# make your own moving heads?



## hardcoredecs (Apr 22, 2011)

Anyone came up with a way to make your own moving head goose decoy? Seems like a goose idea but for 60 bucks a pop thats crazy.


----------



## cut'em (Oct 23, 2004)

Mackinbittys said:


> Head movement is totally over rated in my opinion. I have hunted with bobble head goose decoys and they didn't make one bit of difference. Think about a goose decoy and the size of their head. Are they really going to see that from 30 yards away before you start bringing them down? No, they wont. If motion was a necessity people with bigfoots wouldn't have the success they have. Don't fall prey to the hype. :thumb:


WELL SAID! :beer:


----------



## hardcoredecs (Apr 22, 2011)

Mackinbittys said:


> Head movement is totally over rated in my opinion. I have hunted with bobble head goose decoys and they didn't make one bit of difference. Think about a goose decoy and the size of their head.

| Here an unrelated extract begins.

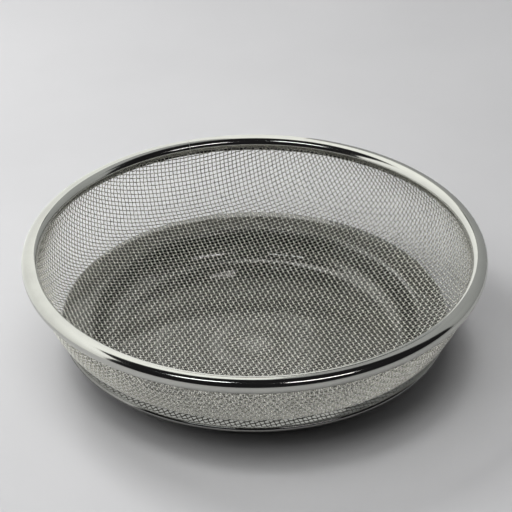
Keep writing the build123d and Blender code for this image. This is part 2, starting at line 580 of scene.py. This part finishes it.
flat("table", [(x * FLOOR_HALF, y * FLOOR_HALF, FLOOR_Z) for x, y in SQUARE], paint("table_paint"))
wall_r = FLOOR_HALF - WALL_T
wall = [(wall_r, FLOOR_Z), (wall_r, WALL_TOP), (FLOOR_HALF, WALL_TOP), (FLOOR_HALF, FLOOR_Z)]
backdrop = revolved("backdrop", wall, turns=96)
backdrop.data.materials.append(paint("backdrop_paint", 0.25))
backdrop.visible_glossy = backdrop.visible_diffuse = backdrop.visible_shadow = False
card("white_card", ((-0.420, -0.227), (0.040, 0.314)), (0.32, 0.26), (1.30, 1.31, 1.29))
card("grey_card", ((0.041, 0.313), (0.480, -0.008)), (0.26, 0.45), (0.52, 0.53, 0.53))
ceiling("ceiling_white", (-0.71, 0.785), (1.58, 1.23), (1.35, 1.36, 1.33))
ceiling("ceiling_grey", (0.79, 0.785), (1.40, 1.23), (0.55, 0.56, 0.56))
ceiling("left_lamp", (-0.47, -0.75), (0.55, 0.16), (0.95, 0.98, 1.0), 4.5)
ceiling("right_lamp", (0.80, -1.14), (0.95, 0.20), (1.0, 0.97, 1.0), 4.5)
softbox("key_light", (-0.45, 0.35, 0.75), (0, 0, 0), 0.35, 3.2)
softbox("fill_light", (-0.55, -0.15, 1.15), (-0.08, 0, 0), 1.7, 12.5)
softbox("room_light", (0, 0, 3), (0, 0, 0), 8, 64)

world = bpy.data.worlds.new("studio_air")
bpy.context.scene.world = world
world.use_nodes = True
world.node_tree.nodes["Background"].inputs["Color"].default_value = (0.95, 0.93, 1.0, 1)
world.node_tree.nodes["Background"].inputs["Strength"].default_value = 0.025

camera_data = bpy.data.cameras.new("camera")
camera_data.lens, camera_data.sensor_width = LENS_MM, 36
camera_data.shift_x, camera_data.shift_y = SHIFT
camera_data.clip_start, camera_data.clip_end = 0.05, 20
camera = linked(bpy.data.objects.new("camera", camera_data))
down = radians(VIEW_DOWN)
camera.location = (0, -VIEW_DISTANCE * cos(down), RIM_Z + VIEW_DISTANCE * sin(down))
camera.rotation_euler = (Euler((pi / 2 - down, 0, 0)).to_matrix()
                         @ Matrix.Rotation(radians(VIEW_ROLL), 3, "Z")).to_euler()
bpy.context.scene.camera = camera
look = bpy.context.scene.view_settings
look.view_transform, look.exposure, look.gamma = "Standard", 0.2, 0.84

Are they really going to see that from 30 yards away before you start bringing them down? No, they wont. If motion was a necessity people with bigfoots wouldn't have the success they have. Don't fall prey to the hype. :thumb:


True, but couldnt hurt could it. No worse then the the Fully flocked decoy hype.


----------



## hardcoredecs (Apr 22, 2011)

Mackinbittys said:


> Is it going to hurt? No. It is not going to hurt at all like i said i hunted over them and they worked just fine. Is it worth the time effort and money? Imo.... NEVER. The last thing i want when i am setting up 120 decoys in the morning is more work than it needs to be. I understand what i want may not be what you want and i respect that I mean i prefer to run a mixture of FFD's and Paints in my spread (Just what i like) You are entitled to whatever you like. :beer:
> 
> (side note: if you are going to modify your decoys to be bobbing heads which is great if that is what you like! You will significantly reduce the value of your decoy and your buyers market if you do ever want to sell them.) Just curious what kind of decoy brand are you trying to modify?


I see where your coming from. Just an off season idea that was going through my head and figured if there was a cheaper way to do it why not. We run bigfoots.


----------